* **Written task**
Keep every line where the word "from" appears; drop the rest.
--------------------------------------------------
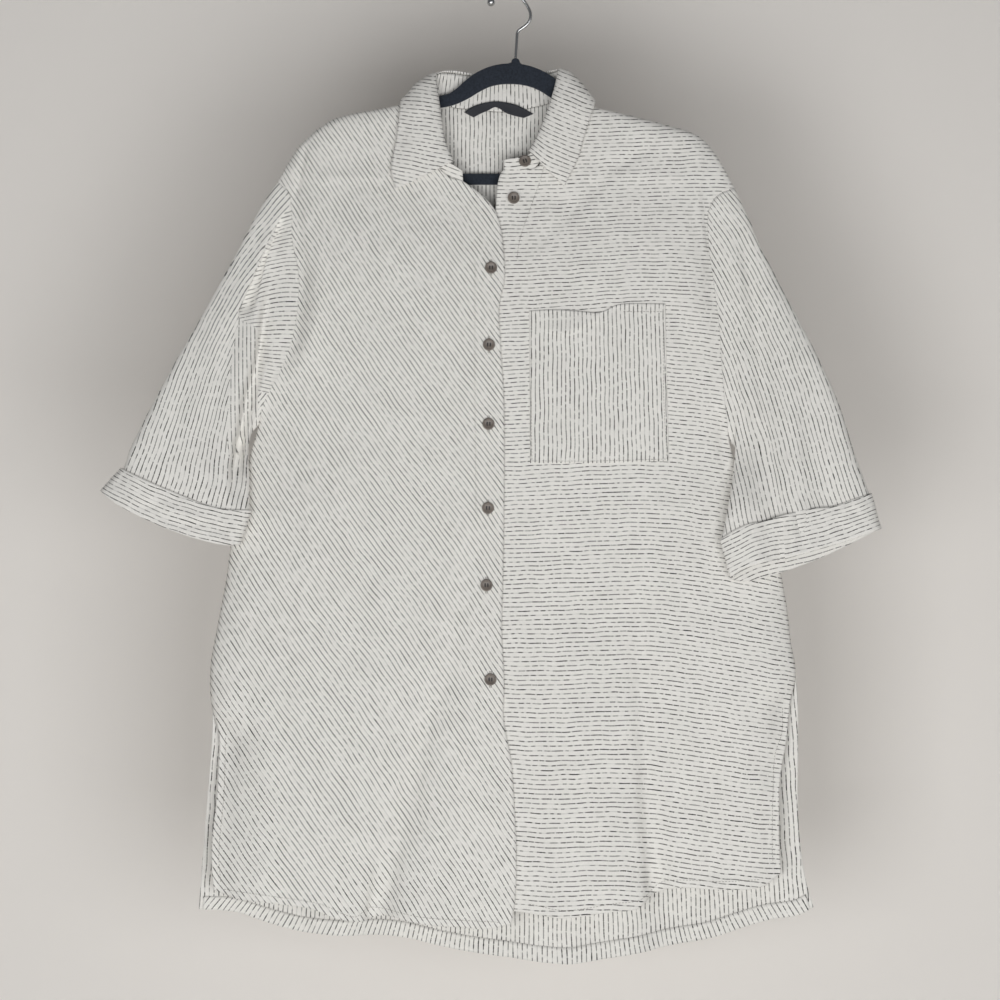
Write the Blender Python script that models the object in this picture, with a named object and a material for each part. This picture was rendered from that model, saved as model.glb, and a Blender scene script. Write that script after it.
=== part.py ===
"""Striped shirt tunic hanging on a slim flocked hanger.

Frame: +X is the wearer's left, -Y is the front, +Z is up. The origin is inside the top of the
hanger's hook, where a rail or a nail carries it. Tables are in millimetres: x across, depth
along Y (negative towards the front) and drop, the distance below the origin.
"""
import math
from bisect import bisect_right

import bmesh
import bpy
import numpy as np

# ---------------------------------------------------------------- driving dimensions, mm
WALL = 1.4              # body and sleeve cloth
COLLAR_WALL = 1.8       # collar and stand, two layers with interlining
CUFF_WALL = 2.0         # turned-up cuff, two layers
FACING_WALL = 1.0
LABEL_WALL = 0.8
SEAM_GAP = 0.3          # between sewn pieces
ARMHOLE_GAP = 0.5
UNDERARM_GAP = 1.3      # the same seam where it turns sharply under the arm
LEAF_GAP = 1.7          # between the stand's top edge and the leaf above it
POCKET_GAP = 0.6
LAY_GAP = 0.4           # between a piece and the panel that it lies on
LAP_SET_BACK = 2.8      # left front lies this far behind the right front
SET_BACK_DROP = 140.0   # the left front starts to go back here, over the reach below
SET_BACK_REACH = 80.0
BAND_MIDDLE = -16.0     # x of the middle of the button band, which stays free of folds
BAND_FLAT_HALF = 30.0
BAND_BLEND = 40.0

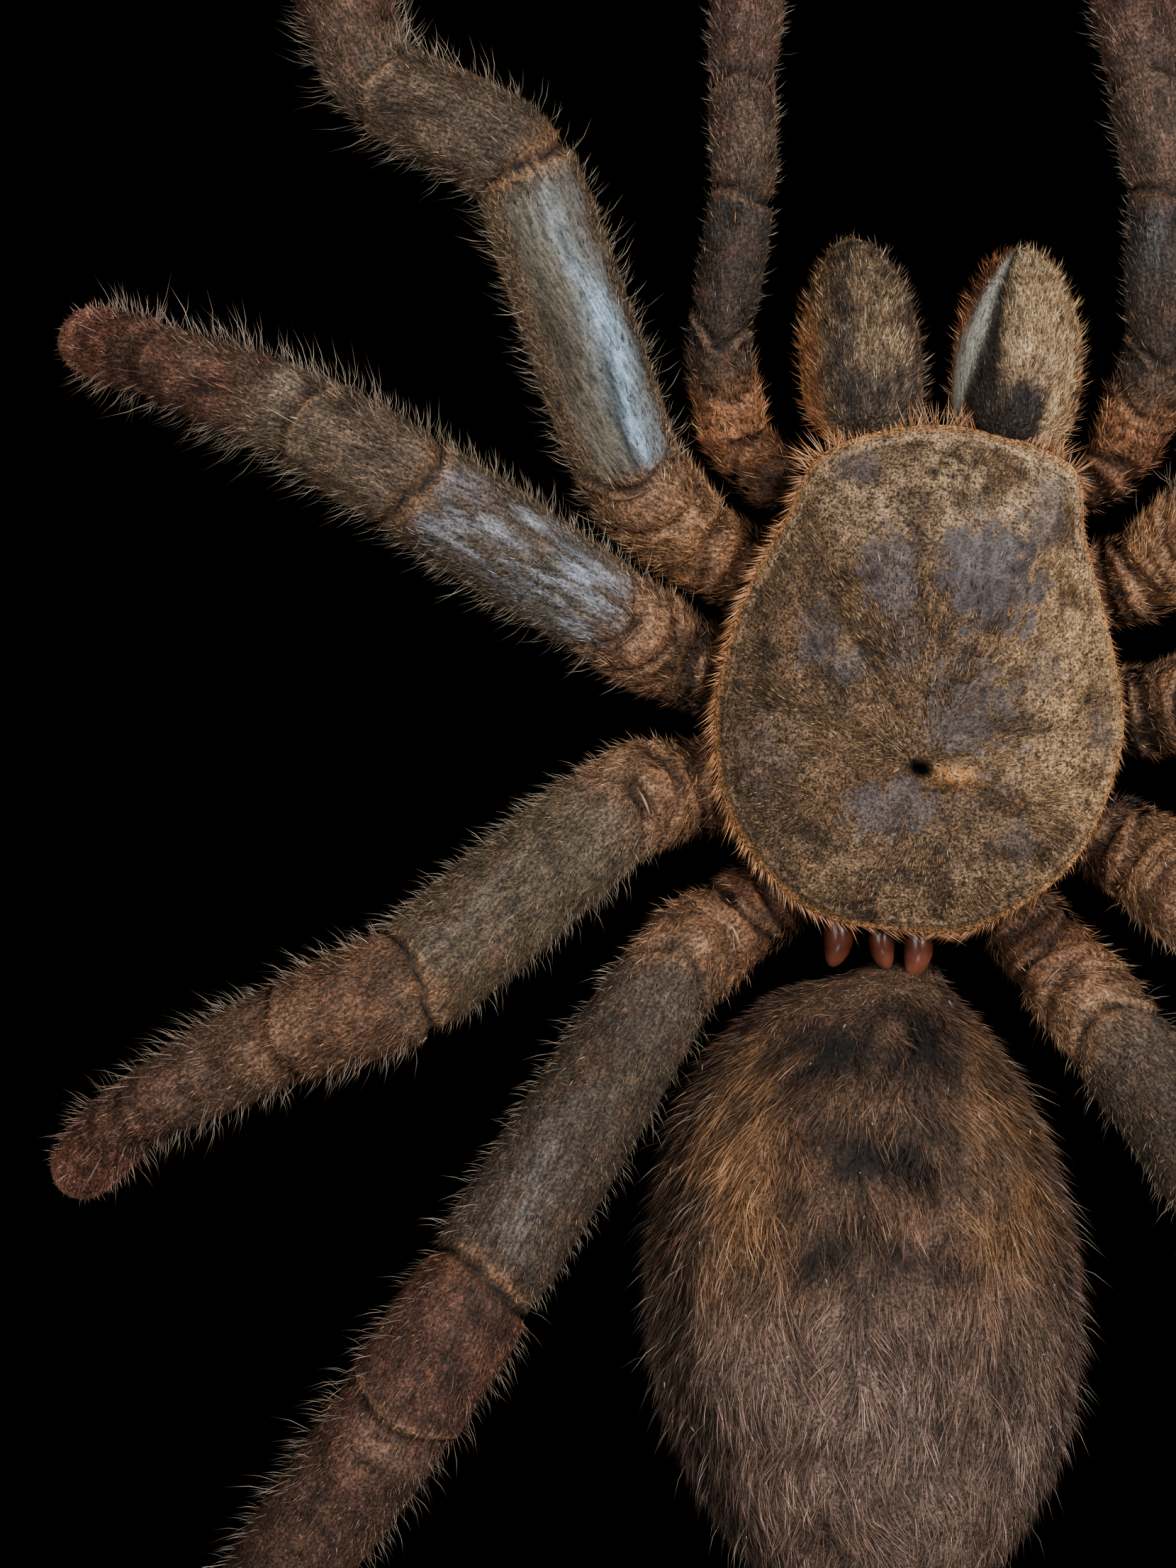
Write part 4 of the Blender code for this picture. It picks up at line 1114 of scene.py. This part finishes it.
--------------------------------------------------
* **Task solution**
Write the Blender Python script that models the object in this picture, with a named object and a material for each part. This picture was rendered from that model, saved as model.glb, and a Blender scene script. Write that script after it.
from bisect import bisect_right